Hubei health officials said 254 people had died overnight -- the biggest single-day total yet.

The province also broadened its definition of COVID-19 cases to include “clinically diagnosed” patients, which results in a steep rise of 15,152 new cases.

The change in definition allows for doctors to provide an on-the-spot diagnosis rather than waiting for lab results.Chinese officials say the revised diagnosis plan will accelerate the identification and treatment of the illness.

Meanwhile, more than 300 health experts from around the world met at the WHO headquarters in Geneva, Switzerland, to pool their knowledge about the new COVID-19 disease and decide which research should receive priority funding in a bid to stop the outbreak.

“This outbreak could still go in any direction,” said WHO director general Dr. Tedros Adhanom Ghebreyesus.

Dr. Mike Ryan, head of emergencies for the WHO, said it is "way too early to try to predict the beginning of the end" of the crisis in China.

"The stabilization in cases in the last number of days is very reassuring and it is to a great extent the result of the huge public health operation in China," he said.

Test kits for the virus are in short supply around the world, creating a backlog, and available kits are not sensitive enough to pick up whether a person was infected and healed.

Leading Canadian microbiologist Dr.
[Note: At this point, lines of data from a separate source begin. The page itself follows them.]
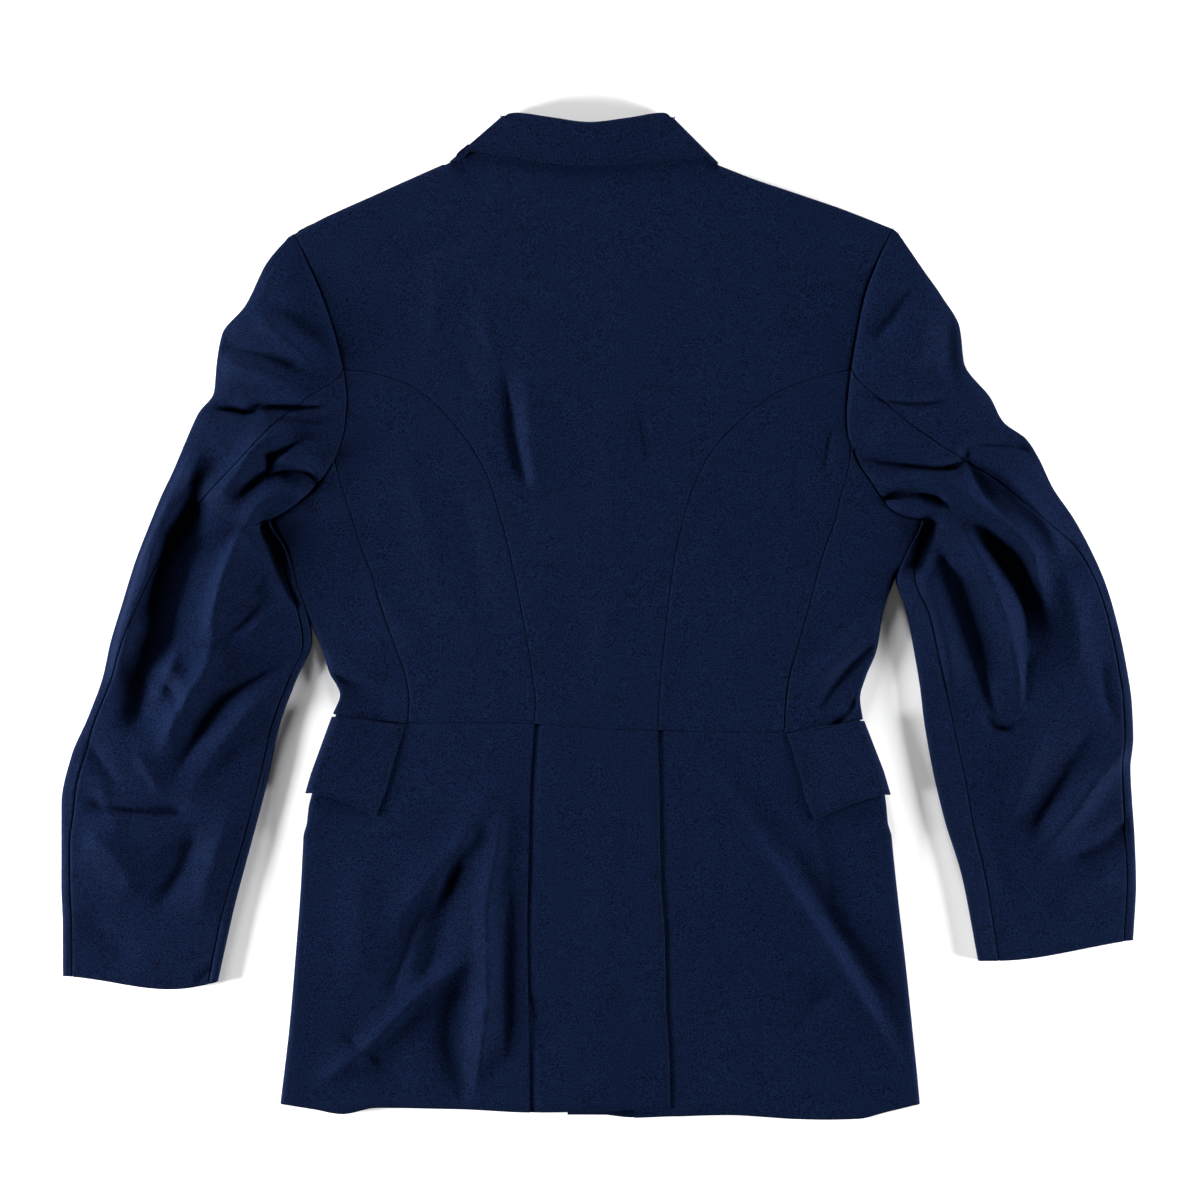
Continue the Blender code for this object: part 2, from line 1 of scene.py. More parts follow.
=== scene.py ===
"""A women's military dress tunic in navy barathea, laid flat on its buttoned front with its back up.

Lengths are in millimetres in the tunic's own measure, as a cutter would chalk it out: X runs to the
right from the centre back, Y up from the hem, and Z up from the table. "Left" is -X.
"""

import math

import bpy
import numpy as np
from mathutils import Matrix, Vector
from mathutils.geometry import delaunay_2d_cdt


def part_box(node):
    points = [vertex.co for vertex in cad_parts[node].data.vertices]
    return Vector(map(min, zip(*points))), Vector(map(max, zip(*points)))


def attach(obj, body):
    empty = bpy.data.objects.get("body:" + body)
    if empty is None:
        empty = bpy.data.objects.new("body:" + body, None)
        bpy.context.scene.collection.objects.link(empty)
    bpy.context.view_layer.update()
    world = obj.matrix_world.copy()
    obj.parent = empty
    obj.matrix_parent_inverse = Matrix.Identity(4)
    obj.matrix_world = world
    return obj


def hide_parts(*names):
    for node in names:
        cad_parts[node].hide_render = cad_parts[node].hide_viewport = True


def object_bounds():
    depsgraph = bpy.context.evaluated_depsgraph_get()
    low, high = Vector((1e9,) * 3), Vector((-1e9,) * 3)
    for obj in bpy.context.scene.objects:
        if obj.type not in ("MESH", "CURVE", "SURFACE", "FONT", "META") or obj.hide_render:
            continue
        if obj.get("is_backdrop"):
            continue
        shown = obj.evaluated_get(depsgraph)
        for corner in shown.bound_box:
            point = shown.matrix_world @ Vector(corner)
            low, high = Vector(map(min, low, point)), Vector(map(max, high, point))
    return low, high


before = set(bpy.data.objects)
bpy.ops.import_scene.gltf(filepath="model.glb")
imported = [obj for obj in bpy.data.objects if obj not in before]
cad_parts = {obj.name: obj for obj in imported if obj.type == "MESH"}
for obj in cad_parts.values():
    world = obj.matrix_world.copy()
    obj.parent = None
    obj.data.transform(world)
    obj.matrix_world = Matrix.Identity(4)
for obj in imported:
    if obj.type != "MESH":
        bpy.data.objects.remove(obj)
cad_low, cad_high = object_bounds()

# ---- Studio ---------------------------------------------------------------------------------
# A sheet of white paper under the tunic, a long lens straight above it, and soft boxes at the
# head of the table and at both sides, which rake across the cloth and bring out its folds.
MM = 0.001
MIDDLE = np.array((0.5, 362.4))  # the middle of the laid-out tunic in its own measure
VIEW_WIDTH = 864.0
VIEW_SHIFT = Vector((0.94, 12.7, 0))
CAMERA_HEIGHT = 3000.0
CLOTH_HEIGHT = 8.0  # the level at which the view is as wide as VIEW_WIDTH
PAPER_SIZE = 3.2  # in metres
PAPER_DROP = 0.0005  # in metres: the paper lies this far under the tunic
SENSOR = 36.0
SOFT_BOXES = (
    # name, x, y, z in metres, side, power in watts
    ("head_box", -0.3, 2.3, 0.55, 0.6, 100),
    ("left_box", -1.8, -0.35, 0.43, 0.5, 132),
    ("right_box", 1.8, -0.45, 0.43, 0.5, 106),
    ("top_box", 0.0, -0.3, 2.3, 1.6, 2),
)
SKY_STRENGTH = 0.04


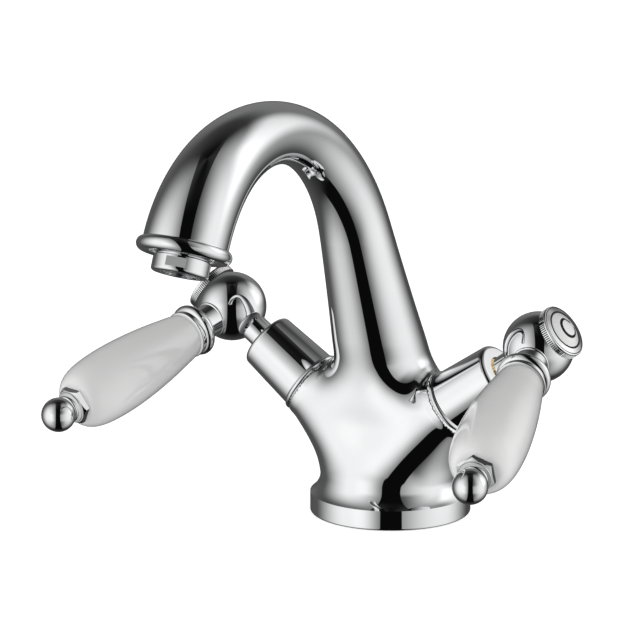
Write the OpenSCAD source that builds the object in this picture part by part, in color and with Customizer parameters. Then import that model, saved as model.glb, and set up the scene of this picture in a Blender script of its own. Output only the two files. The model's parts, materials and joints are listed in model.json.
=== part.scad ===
// Two-lever basin mixer: a swan-neck casting, two quarter-turn valves set at a slant
// and a porcelain lever on each. Millimetres, +Z up. The origin is the centre of the
// underside of the base, the spout points along -Y and the cold valve is on +X.

/* [Base] */
// Radius of the round base
base_r = 29.5; // [28:0.5:32]
// Height of the base's upright rim
rim_h = 7.4; // [6:0.1:8]
// Radius of the waist above the rim
waist_r = 25.7; // [25:0.1:27]

/* [Swan neck] */
// Lean of the column from upright, towards the front
neck_lean = 21; // [18:0.5:24]
// Length of the straight column inside and above the body
neck_straight = 92; // [86:1:96]
// Radius of the first, rising bend
bend_1_r = 71; // [66:1:76]
// Radius of the bend over the top
bend_2_r = 65; // [60:1:70]
// Radius of the bend down to the outlet
bend_3_r = 49; // [45:1:54]
// Radius of the neck where it is thinnest
neck_min_r = 10.6; // [10.4:0.1:11.5]
// Radius of the neck at its outlet
neck_out_r = 14.6; // [14.2:0.1:15.2]
// Radius of the waterway through the neck
waterway_r = 8; // [6:0.1:8.2]

/* [Valves] */
// Slope of each valve's axis above level
valve_tilt = 35.8; // [34:0.1:38]
// How far the valves stand forward of the base's centre
valve_fwd = 6.5; // [5:0.1:8]
// Height at which the two valve axes meet
valve_z = 24.2; // [23:0.1:26]
// Distance along the valve's axis to the middle of the lever's ball
hub_s = 79.3; // [78.5:0.1:80.5]
// Outside radius of the shroud at its bead
shroud_bead_r = 12.7; // [12.6:0.1:13.2]

/* [Levers] */
// Turn of the closed hot lever below forward
hot_rest = 19; // [15:0.1:25]
// Turn of the closed cold lever below forward
cold_rest = 21.8; // [15:0.1:25]
// Radius of the lever's ball
hub_r = 12.8; // [12.5:0.1:13.2]
// Largest radius of the porcelain grip
grip_r = 12.8; // [11.5:0.1:13]
// Distance from the ball's middle to the end ball's middle
finial_t = 93.4; // [93:0.1:95]
// Radius of the end ball
finial_r = 6.2; // [5.8:0.1:6.5]
// Number of teeth on the knurled index ring
knurl_count = 84; // [60:2:100]

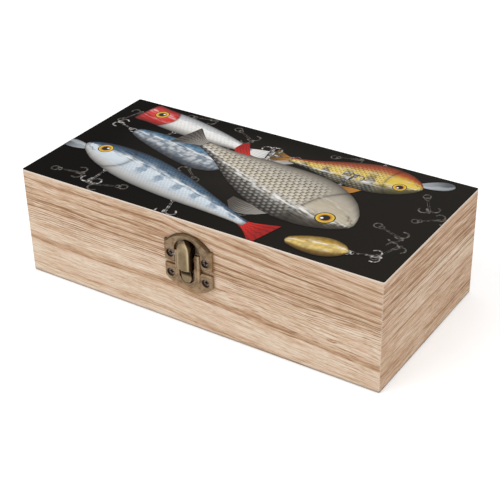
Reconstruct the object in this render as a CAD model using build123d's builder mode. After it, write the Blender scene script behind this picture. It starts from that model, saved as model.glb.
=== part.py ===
from build123d import *
import os
from math import atan2, cos, radians, sin, tau

# A hinged keepsake box for fishing lures: a mitred wooden body and lid, a printed
# sheet on the lid, two stop hinges at the back and a sprung press latch in front.
# All lengths are in millimetres. The origin is the middle of the underside;
# +X runs along the length, +Y towards the hinges and +Z up.

# ---------------------------------------------------------------- wooden carcass
box_length = 200.0
box_width = 96.0
wall = 7.5
body_height = 33.4
seam_gap = 0.15
lid_height = 24.05
panel_rabbet = 3.6
panel_clearance = 0.15
bottom_panel_thickness = 3.2
top_panel_thickness = 3.6
sheet_thickness = 0.9
corner_radius = 1.0
rim_ease = 0.15

# -------------------------------------------------------------------- wood screws
fit_clearance = 0.03
pilot_clearance = 0.05
countersink_angle = 90.0
recess_depth = 0.6
recess_long = 2.3
recess_short = 0.55
latch_screw_head_radius = 1.7
latch_screw_shank_radius = 0.95
latch_screw_length = 6.0
hinge_screw_head_radius = 1.45
hinge_screw_shank_radius = 0.7
hinge_screw_length = 5.5
point_length = 1.6

# ------------------------------------------------------------------------- latch
plate_thickness = 2.0
plate_half_width = 13.4
plate_ease = 0.7
head_sink = 0.9
head_sink_clearance = 0.35
pivot_above_seam = 6.5
pivot_standoff = 1.8
pivot_radius = 0.6
pivot_clearance = 0.05
lever_half_width = 3.8
lever_wall = 1.0
lever_front = 6.1
lever_bottom_above_seam = 1.1
lever_top_above_seam = 15.6
lever_floor = 1.0
lever_round = 0.5
lever_swell_radius = 7.5
lever_crown_radius = 3.5
lever_crown_height = 6.5
lever_boss_radius = 1.1
lever_boss_length = 0.45
nose_height = 3.1
nose_standoff = 0.6
cavity_depth = 4.2
pad_half_width = 2.9
pad_front = 3.4
pad_back = 2.2
pad_below_seam = 6.55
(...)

Gary Kobinger told CTV’s Genevieve Beauchemin in Geneva that the virus is “tenacious.”

“We have to be ready for this pathogen which could go around the world,” he said.

The WHO now has a blueprint to fight the spread, but its application will be a test of international solidary.

“We have shipped diagnostic kits to laboratories around the world and we will continue to do so,” Ghebreyesus said.

“And we’re also sending supplies of masks, gloves, gowns and other personal protective equipment to protect frontline health workers in 18 countries that need our support, and we have more in the pipeline.”